In a permanent injunction issued Tuesday, a federal judge found that Illinois prison inmates face an ongoing, serious risk of harm because of inadequate mental health care.
Judge Michael Mihm gave the Department of Corrections 14 days to submit a plan to address what he called “systemic and gross deficiencies in staffing” that denies more than 12,000 mentally ill inmates adequate treatment and care. The ruling was handed down by the U.S. District Court for the Central District of Illinois in Peoria. […]
“A civilized society cares for the helpless. The IDOC has shirked this responsibility year after year. They should be ashamed,” [Harold Hirshman, one of the attorneys for inmates] added. […]
On the issue of segregation, Mihm noted that over 80 percent of the 1,105 inmates held in their cells 22 to 23 hours a day are mentally ill. In his testimony, [Pablo Stewart,a court-appointed monitor] called the inmates in segregation “some of the sickest individuals psychiatrically that I’ve seen in my career, and I’ve worked with seriously mentally ill (people). And these people are just suffering immensely.”
The order is here.
Once the state responds, the inmates’ attorneys will have a chance to respond and then the judge could turn the whole thing over to a special receiver who would oversee the prison system’s mental health reforms.
We are disappointed by the court’s findings but remain committed to continuing to improve the quality of care for offenders on the mental health caseload. It’s important to point out that the court noted IDOC’s serious efforts to improve the care for offenders with mental illness and outlined several accomplishments, including:
· The Department has implemented policies and procedures to improve mental health services.

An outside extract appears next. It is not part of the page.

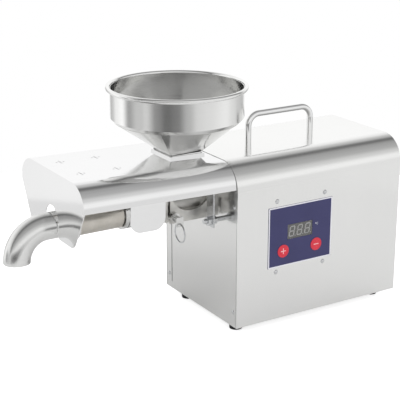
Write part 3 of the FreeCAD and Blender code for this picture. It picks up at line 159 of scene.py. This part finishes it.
def makeWorld():
    world = bpy.data.worlds.new("whiteTent")
    bpy.context.scene.world = world
    world.use_nodes = True
    tree = world.node_tree
    tree.nodes.clear()
    line = addNode(tree, "ShaderNodeTexCoord").outputs["Generated"]
    parts = addNode(tree, "ShaderNodeSeparateXYZ", {0: line}).outputs
    around = mathNode(tree, "ARCTAN2", parts["Y"], parts["X"])
    toFront = mathNode(tree, "MULTIPLY", parts["Y"], -1.0)
    over = mathNode(tree, "ARCTAN2", parts["Z"], toFront)
    wall = greyRamp(tree, spread(tree, around, -math.pi, math.pi, 0, 1), studioLook["tentRound"])
    roof = greyRamp(tree, spread(tree, over, -math.pi, math.pi, 0, 1), studioLook["tentOver"])
    low, high = studioLook["seam"]
    tent = blendColour(tree, spread(tree, parts["Z"], low, high, 0, 1), wall, roof)
    path = addNode(tree, "ShaderNodeLightPath").outputs
    mirrored = mathNode(tree, "MAXIMUM", path["Is Glossy Ray"], path["Is Transmission Ray"])
    plain = (studioLook["plainLevel"],) * 3
    light = blendColour(tree, mirrored, plain, tent)
    shown = blendColour(tree, path["Is Camera Ray"], light, (1, 1, 1))
    back = addNode(tree, "ShaderNodeBackground", {"Color": shown, "Strength": 1.0})
    addNode(tree, "ShaderNodeOutputWorld", {"Surface": back.outputs[0]})


def makeLamp():
    data = bpy.data.lights.new("softLamp", "AREA")
    data.shape = "DISK"
    data.size = studioLook["lampSize"]
    data.energy = studioLook["lampPower"]
    lamp = bpy.data.objects.new("softLamp", data)
    lamp.location = studioLook["lampPlace"]
    lamp.rotation_euler = (-Vector(studioLook["lampPlace"])).to_track_quat("-Z", "Y").to_euler()
    lamp.visible_glossy = False
    bpy.context.scene.collection.objects.link(lamp)


def makeFloor():
    mesh = bpy.data.meshes.new("paleFloor")
    shape = bmesh.new()
    bmesh.ops.create_circle(shape, cap_ends=True, segments=studioLook["floorSides"],
                            radius=studioLook["floorRadius"])
    shape.to_mesh(mesh)
    shape.free()
    floor = bpy.data.objects.new("paleFloor", mesh)
    bpy.context.scene.collection.objects.link(floor)
    paint = bpy.data.materials.new("paleFloor")
    paint.use_nodes = True
    tree = paint.node_tree
    tree.nodes.clear()
    tone = studioLook["floorTone"]
    matt = addNode(tree, "ShaderNodeBsdfDiffuse", {"Color": (tone, tone, tone, 1)})
    path = addNode(tree, "ShaderNodeLightPath").outputs
    lift = mathNode(tree, "MULTIPLY", path["Is Camera Ray"], studioLook["floorLift"])
    glow = addNode(tree, "ShaderNodeEmission", {"Strength": lift})
    both = addNode(tree, "ShaderNodeAddShader", {0: matt.outputs[0], 1: glow.outputs[0]})
    addNode(tree, "ShaderNodeOutputMaterial", {"Surface": both.outputs[0]})
    mesh.materials.append(paint)


makeWorld()
makeLamp()
makeFloor()
bpy.context.scene.view_settings.view_transform = "Standard"
print("studio ready")


# finishes

noiseBand = (0.3, 0.7)          # most of a noise lies between these
narrowBand = (0.35, 0.65)       # the same, for patches with firmer edges
streakShade = 0.8               # tone of a streak as a share of the metal's
cellStrength = 0.6
coatRoughness = 0.08
plasticIor = 1.5


def startFinish(name):
    paint = bpy.data.materials.new(name)
    paint.use_nodes = True
    tree = paint.node_tree
    shader = tree.nodes["Principled BSDF"]
    coords = addNode(tree, "ShaderNodeTexCoord").outputs["Object"]
    return paint, tree, shader, coords


def noise(tree, coords, scale, detail=4.0, rough=0.55, stretch=None):
    if stretch:
        stretched = addNode(tree, "ShaderNodeMapping", {"Vector": coords, "Scale": stretch})
        coords = stretched.outputs[0]
    node = addNode(tree, "ShaderNodeTexNoise", {"Vector": coords, "Scale": scale,
                                                "Detail": detail, "Roughness": rough})
    return node.outputs["Fac"]


def bump(tree, height, depth, strength=1.0, onto=None):
    node = addNode(tree, "ShaderNodeBump", {"Height": height, "Distance": depth,
                                            "Strength": strength})
    if onto is not None:
        tree.links.new(onto, node.inputs["Normal"])
    return node.outputs["Normal"]


def metalFinish(name, look):
    paint, tree, shader, coords = startFinish(name)
    if look.get("spunAbout"):       # streaks that run round an upright axis through this point
        moved = addNode(tree, "ShaderNodeVectorMath", {0: coords, 1: look["spunAbout"]},
                        operation="SUBTRACT").outputs[0]
        parts = addNode(tree, "ShaderNodeSeparateXYZ", {0: moved}).outputs
        first = mathNode(tree, "MULTIPLY", parts["X"], parts["X"])
        second = mathNode(tree, "MULTIPLY", parts["Y"], parts["Y"])
        reach = mathNode(tree, "SQRT", mathNode(tree, "ADD", first, second))
        streakCoords = addNode(tree, "ShaderNodeCombineXYZ", {0: reach, 1: parts["Z"]}).outputs[0]
    else:
        streakCoords = coords
    streaks = noise(tree, streakCoords, look["streakScale"], 5, 0.6, look.get("streakStretch"))
    clouds = noise(tree, coords, look["cloudScale"], 3, 0.5)
    tone, dull = look["tone"], [c * look["dull"] for c in look["tone"]]
    mixed = blendColour(tree, spread(tree, clouds, *noiseBand, 0, 1), dull, tone)
    worn = blendColour(tree, spread(tree, streaks, *narrowBand, 0, look["streakMark"]),
                       mixed, [c * streakShade for c in tone])
    tree.links.new(worn, shader.inputs["Base Color"])
    shader.inputs["Metallic"].default_value = 1.0
    low, high = look["rough"]
    tree.links.new(spread(tree, streaks, *noiseBand, low, high), shader.inputs["Roughness"])
    normal = bump(tree, streaks, look["streakDepth"])
    if look.get("waveDepth"):
        normal = bump(tree, noise(tree, coords, look["waveScale"], 1, 0.4), look["waveDepth"],
                      onto=normal)
    tree.links.new(normal, shader.inputs["Normal"])
    return paint


def castFinish(name, look):
    paint, tree, shader, coords = startFinish(name)
    grit = noise(tree, coords, look["gritScale"], 6, 0.7)
    clouds = noise(tree, coords, look["cloudScale"], 3, 0.5)
    tone, dull = look["tone"], [c * look["dull"] for c in look["tone"]]
    tree.links.new(blendColour(tree, spread(tree, clouds, *narrowBand, 0, 1), dull, tone),
                   shader.inputs["Base Color"])
    shader.inputs["Metallic"].default_value = look.get("metal", 1.0)
    low, high = look["rough"]
    tree.links.new(spread(tree, grit, *noiseBand, low, high), shader.inputs["Roughness"])
    cells = addNode(tree, "ShaderNodeTexVoronoi", {"Vector": coords, "Scale": look["cellScale"]})
    normal = bump(tree, cells.outputs["Distance"], look["cellDepth"], cellStrength)
    tree.links.new(bump(tree, grit, look["gritDepth"], onto=normal), shader.inputs["Normal"])
    return paint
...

· The Department has invested more than $45 million to build new facilities and rehabilitate existing facilities to provide mental health services to offenders.
· Plans are in place to construct a $150 million mental health and general medicine hospital for seriously mentally ill offenders.
In addition to these considerable improvements, other steps have been made to improve outcomes:
· The Department has reduced segregation time by 47.5% since 2015 and has drastically increased out of cell time for offenders who are housed in segregation.
· The Department has invested thousands of hours providing critical training for staff, which equips them with the knowledge and skills to safely defuse situations and meet the unique needs of the mentally ill population.
· The Department created the position of Correctional Treatment Officer, which requires a bachelor’s degree in criminal justice, psychology, or social work. In the past year, the Department has hired dozens of Correctional Treatment Officers for Joliet and Elgin Treatment Centers.
· The Department has implemented additional programming for offenders who are on the mental health caseload.
The Department acknowledges its need for additional mental health professionals, and has been laser focused on recruiting new staff. We have dramatically increased our presence at hiring events throughout the state. In addition, we are expanding our partnerships with Southern Illinois University and the University of Illinois.
…Adding… Keep in mind here that this lawsuit was filed eleven years ago. It’s been a problem for a very long time.